Our number one priority is providing safe, reliable, great tasting water to the community. Which is why I am updating you on what we are doing to monitor for emerging contaminants such as PFAS.

There’s been a lot of media attention lately on PFAS chemicals being detected in drinking water. PFAS is an abbreviation for per- and poly-fluoroalkyl substances which are manmade chemicals used in metal plating and a wide variety of consumer products including fire-suppressing foam, carpets, paints, polishes, waxes, and cosmetics. Nationwide PFAS is being detected in source waters near manufacturing plants using PFAS in their processes. Here in Colorado, communities near military bases and airports have been seriously impacted by the presence of PFAS chemicals in their water supplies. A recent study completed by the U.S. Geological Survey found PFAS chemicals above the U.S. Environmental Protection Agency’s (EPA) proposed drinking water standards in 45% of the drinking water tested.

The Roxborough community’s water supply is mountain snow melt diverted from the South Platte River. Roxborough Water and Sanitation District is fortunate to have excellent source water.

The EPA has proposed new drinking water standards known as Maximum Contaminant Limits (MCLs) for two PFAS chemicals – PFOA and PFOS – and a Hazard Index for four additional PFAS chemicals. While the Maximum Contaminant Limits Goal (MCLG) for these chemicals is zero, that’s simply not feasible to achieve given their widespread, ubiquitous use.

The District participated in a rigorous sampling program implemented by the Water Quality Control Division of the Colorado Department of Public Health and Environment.
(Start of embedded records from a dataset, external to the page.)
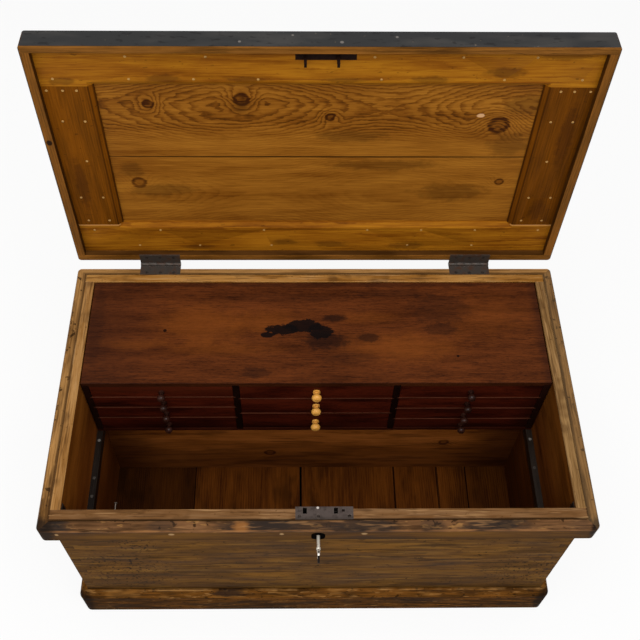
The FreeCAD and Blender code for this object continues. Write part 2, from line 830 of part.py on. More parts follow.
def lid_rail_board(y_low, y_high):
    """A rail across the lid, mortised for the stiles."""
    board = block(-frame_half_width, frame_half_width, y_low, y_high, frame_underside, lid_top)
    board = board.cut(stile_tenons(-1) + stile_tenons(1) + [lid_bevel_cutter(), lid_panel_seat()])
    board = board.cut(lid_nails())
    if y_low < 0:
        board = board.cut(link_plate_block())
    return one_solid(board)


def lid_stiles():
    stiles = []
    for side in (-1, 1):
        outer = side * frame_half_width
        inner = side * panel_half_width
        board = block(min(outer, inner), max(outer, inner), panel_front, panel_back, frame_underside, lid_top)
        board = board.fuse(stile_tenons(side)).cut([lid_bevel_cutter(), lid_panel_seat()])
        stiles.append(one_solid(board.cut(lid_nails())))
    return stiles


def lid_panel_boards():
    """Two wide boards, jointed along the middle of the lid."""
    seat = lid_panel_seat().BoundBox
    seam = (seat.YMin + seat.YMax) / 2
    return [block(seat.XMin, seat.XMax, y_low, y_high, seat.ZMin, seat.ZMax)
            for y_low, y_high in ((seat.YMin, seam), (seam, seat.YMax))]


def lid_nail(x, y):
    """A small nail whose head stands just proud of the frame's underside."""
    head = rod(nail_head_radius, nail_head, at(x, y, frame_underside - nail_head), Z_AXIS)
    shank = rod(nail_shank_radius, nail_length, at(x, y, frame_underside - nail_head), Z_AXIS)
    return one_solid(head.fuse(shank))


def lid_nails():
    """Nails in two rows along each rail, and scattered over the stiles."""
    places = []
    for edge, inward in ((frame_front, 1), (frame_back, -1)):
        rows = (front_rail_outer_nail_shares, front_rail_inner_nail_shares)
        for row_share, shares in zip(rail_nail_row_shares, rows):
            y = edge + inward * row_share * (lid_rail - lid_bevel)
            places += [(inward * share * frame_half_width, y) for share in shares]
    for side in (-1, 1):
        for across_share, along_share in stile_nail_shares:
            x = side * (frame_half_width - across_share * (lid_stile - lid_bevel))
            y_first = panel_front + nail_head_radius
            y_last = panel_back - nail_head_radius
            places.append((x, y_first + along_share * (y_last - y_first)))
    return [lid_nail(x, y) for x, y in places]


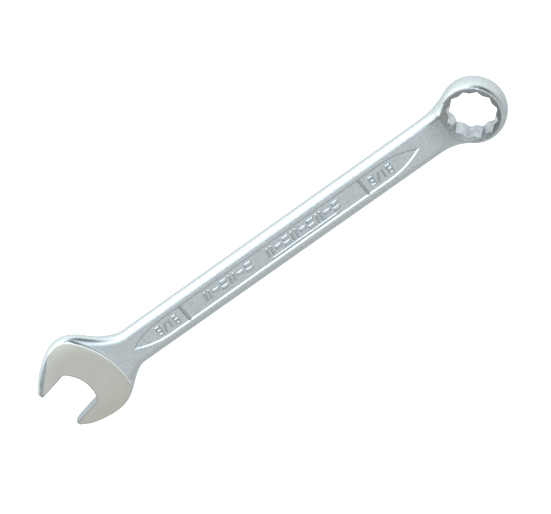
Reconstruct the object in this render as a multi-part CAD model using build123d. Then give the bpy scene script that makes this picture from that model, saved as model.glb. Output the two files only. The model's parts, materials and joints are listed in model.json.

The results of that sampling compared to the new drinking water standards or MCLs are detailed on the following page.

Beginning this year, Roxborough’s water will be sampled for 29 PFAS chemicals under EPA’s Unregulated Contaminants Monitoring Rules (UCMR 5), and those results will be included in future Water Quality Reports.

While we monitor for emerging contaminants, the water in Roxborough continues to be safe to drink.